> _SOURCE EXCERPT_
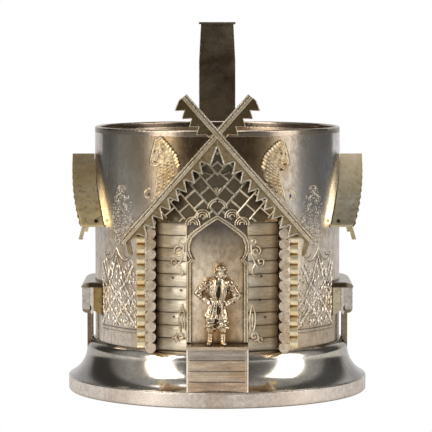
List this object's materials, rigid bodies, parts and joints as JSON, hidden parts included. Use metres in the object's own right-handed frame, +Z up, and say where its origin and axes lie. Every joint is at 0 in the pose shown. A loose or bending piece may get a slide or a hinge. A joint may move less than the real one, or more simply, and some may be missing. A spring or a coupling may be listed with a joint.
{
  "type": "tea glass holder",
  "caption": "Metal tea glass holder: straight cup on a flared foot, strap handle at the back, and a log house front with crossed gable boards, doorway, step and figure.",
  "frame": {"origin": "middle of the base ring's underside, on the cup's axis", "axes": "+Z up along the cup's axis, the doorway faces -Y, the handle is at +Y, +X is to the right as seen from the front"},
  "size_m": [0.0902, 0.1041, 0.1109],
  "materials": {
    "body_silver": "satin, lightly tarnished silver",
    "bright_silver": "polished silver",
    "gilt": "satin, pale worn gilding",
    "dark_silver": "satin, dark tarnish"
  },
  "bodies": {
    "root": {"cup_wall": "body_silver", "rim_band": "body_silver", "cup_floor": "body_silver", "foot_skirt": "bright_silver", "foot_band": "body_silver", "handle_strap": "dark_silver", "handle_upper_arm": "dark_silver", "thumb_plate": "dark_silver", "handle_pads": "body_silver", "log_wall_left": "gilt", "log_wall_right": "gilt", "gable_panel": "gilt", "door_frame": "body_silver", "corner_logs_left": "body_silver", "corner_logs_right": "body_silver", "corner_stubs_left": "gilt", "corner_stubs_right": "gilt", "roof_slab_left": "gilt", "roof_slab_right": "gilt", "gable_horn": "gilt", "gable_trim_left": "gilt", "gable_trim_right": "gilt", "horn_trim_left": "gilt", "horn_trim_right": "gilt", "step_tread": "body_silver", "step_riser": "body_silver", "step_cheek_left": "body_silver", "step_cheek_right": "body_silver", "peasant_figure": "bright_silver", "side_roof_front_left": "gilt", "side_roof_back_left": "gilt", "side_roof_front_right": "gilt", "side_roof_back_right": "gilt", "side_trim_left": "gilt", "side_trim_right": "gilt", "window_cap_left": "body_silver", "window_cap_right": "body_silver", "window_casing_left": "body_silver", "window_casing_right": "body_silver", "window_cheeks_left": "gilt", "window_cheeks_right": "gilt", "window_posts_left": "body_silver", "window_posts_right": "body_silver"}
  },
  "joints": []
}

> _EXERCISE DESCRIPTION_
Quote the whole listing above, leaving nothing out.

> _RESPONSE TO THIS TASK_
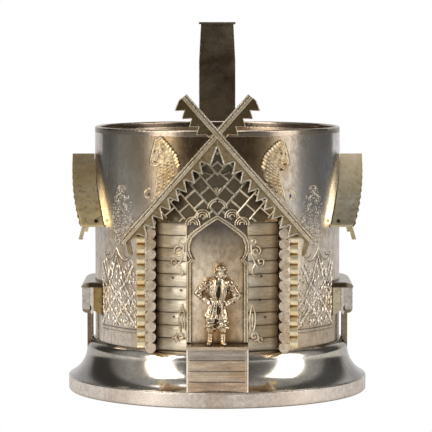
List this object's materials, rigid bodies, parts and joints as JSON, hidden parts included. Use metres in the object's own right-handed frame, +Z up, and say where its origin and axes lie. Every joint is at 0 in the pose shown. A loose or bending piece may get a slide or a hinge. A joint may move less than the real one, or more simply, and some may be missing. A spring or a coupling may be listed with a joint.
{
  "type": "tea glass holder",
  "caption": "Metal tea glass holder: straight cup on a flared foot, strap handle at the back, and a log house front with crossed gable boards, doorway, step and figure.",
  "frame": {"origin": "middle of the base ring's underside, on the cup's axis", "axes": "+Z up along the cup's axis, the doorway faces -Y, the handle is at +Y, +X is to the right as seen from the front"},
  "size_m": [0.0902, 0.1041, 0.1109],
  "materials": {
    "body_silver": "satin, lightly tarnished silver",
    "bright_silver": "polished silver",
    "gilt": "satin, pale worn gilding",
    "dark_silver": "satin, dark tarnish"
  },
  "bodies": {
    "root": {"cup_wall": "body_silver", "rim_band": "body_silver", "cup_floor": "body_silver", "foot_skirt": "bright_silver", "foot_band": "body_silver", "handle_strap": "dark_silver", "handle_upper_arm": "dark_silver", "thumb_plate": "dark_silver", "handle_pads": "body_silver", "log_wall_left": "gilt", "log_wall_right": "gilt", "gable_panel": "gilt", "door_frame": "body_silver", "corner_logs_left": "body_silver", "corner_logs_right": "body_silver", "corner_stubs_left": "gilt", "corner_stubs_right": "gilt", "roof_slab_left": "gilt", "roof_slab_right": "gilt", "gable_horn": "gilt", "gable_trim_left": "gilt", "gable_trim_right": "gilt", "horn_trim_left": "gilt", "horn_trim_right": "gilt", "step_tread": "body_silver", "step_riser": "body_silver", "step_cheek_left": "body_silver", "step_cheek_right": "body_silver", "peasant_figure": "bright_silver", "side_roof_front_left": "gilt", "side_roof_back_left": "gilt", "side_roof_front_right": "gilt", "side_roof_back_right": "gilt", "side_trim_left": "gilt", "side_trim_right": "gilt", "window_cap_left": "body_silver", "window_cap_right": "body_silver", "window_casing_left": "body_silver", "window_casing_right": "body_silver", "window_cheeks_left": "gilt", "window_cheeks_right": "gilt", "window_posts_left": "body_silver", "window_posts_right": "body_silver"}
  },
  "joints": []
}